Nigeria’s literary
icon and publisher of several novels, Chinua Achebe, is dead.
Mr. Achebe, 82, died in the United States where he was
said to have suffered from an undisclosed ailment.
PREMIUM TIMES learnt he died last night in a hospital
in Boston, Massachusetts, United States.
A source close to the family said the professor had
been ill for a while and was hospitalised in an undisclosed hospital in Boston.
The source declined to provide further details, saying
the family would issue a statement on the development later today.
Contacted, spokesperson for Brown University, where
Mr. Achebe worked until he took ill, Darlene Trewcrist, is yet to respond to
our enquiries on the professor’s condition.

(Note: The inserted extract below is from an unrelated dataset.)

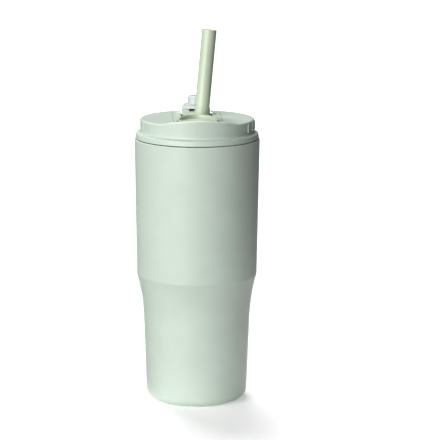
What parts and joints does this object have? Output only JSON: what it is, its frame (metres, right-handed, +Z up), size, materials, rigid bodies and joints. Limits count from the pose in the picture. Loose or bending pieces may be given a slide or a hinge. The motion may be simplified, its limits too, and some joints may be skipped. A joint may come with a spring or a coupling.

Until his death, the renowned author of Things Fall
Apart was the David and Marianna Fisher University Professor and Professor of
Africana Studies at Brown.
The University described him as “known the world over
for having played a seminal role in the founding and development of African
literature.”
“Achebe’s global significance lies not only in his
talent and recognition as a writer, but also as a critical thinker and essayist
who has written extensively on questions of the role of culture in Africa and
the social and political significance of aesthetics and analysis of the
postcolonial state in Africa,” Brown University writes of the literary icon.
Mr. Achebe was the author of Things Fall Apart,
published in 1958, and considered the most widely read book in modern African
Literature. The book sold over 12 million copies and has been translated to
over 50 languages worldwide.
Many of his other novels, including Arrow of God, No
Longer at Ease, Anthills of the Savannah, and A man of the People, were equally
influential as well.
Prof Achebe was born in Ogidi, Anambra State, on
November 16, 1930 and attended St Philips’ Central School at the age of six. He
moved away from his family to Nekede, four kilometres from Owerri, the capital
of Imo State, at the age of 12 and registered at the Central School there.
He attended Government College Umuahia for his
secondary school education. He was a pioneer student of the University College,
now University of Ibadan in 1948. He was first admitted to study medicine but
changed to English, history and theology after his first year.
While studying at Ibadan, Mr. Achebe began to become
critical of European literature about Africa. He eventually wrote his
final papers in the University in 1953 and emerged with a second-class degree.
Prof Achebe taught for a while after graduation before
joining the Nigeria Broadcasting Service in 1954 in Lagos.
While in Lagos with the Broadcast ing Service, Mr.
Achebe met Christie Okoli, who later became his wife; they got married in 1961.
The couple had four children.
He also played a major role during the Nigeria Civil
War where he joined the Biafran Government as an ambassador.
His latest book, There Was a Country, was an
autobiography on his experiences and views of the civil war. The book was
probably the most criticised of his writings especially by Nigerians, with many
arguing that the professor did not write a balanced account and wrote more as a
Biafran than as a Nigerian.
Mr. Achebe was a consistent critic of various military
dictators that ruled Nigeria and was a loud voice in denouncing the failure of
governance in the country.
Twice, he rejected offers by the Nigerian government
to grant him a national honour, citing the deplorable political situations in
the country, particularly in his home state of Anambra, as reason.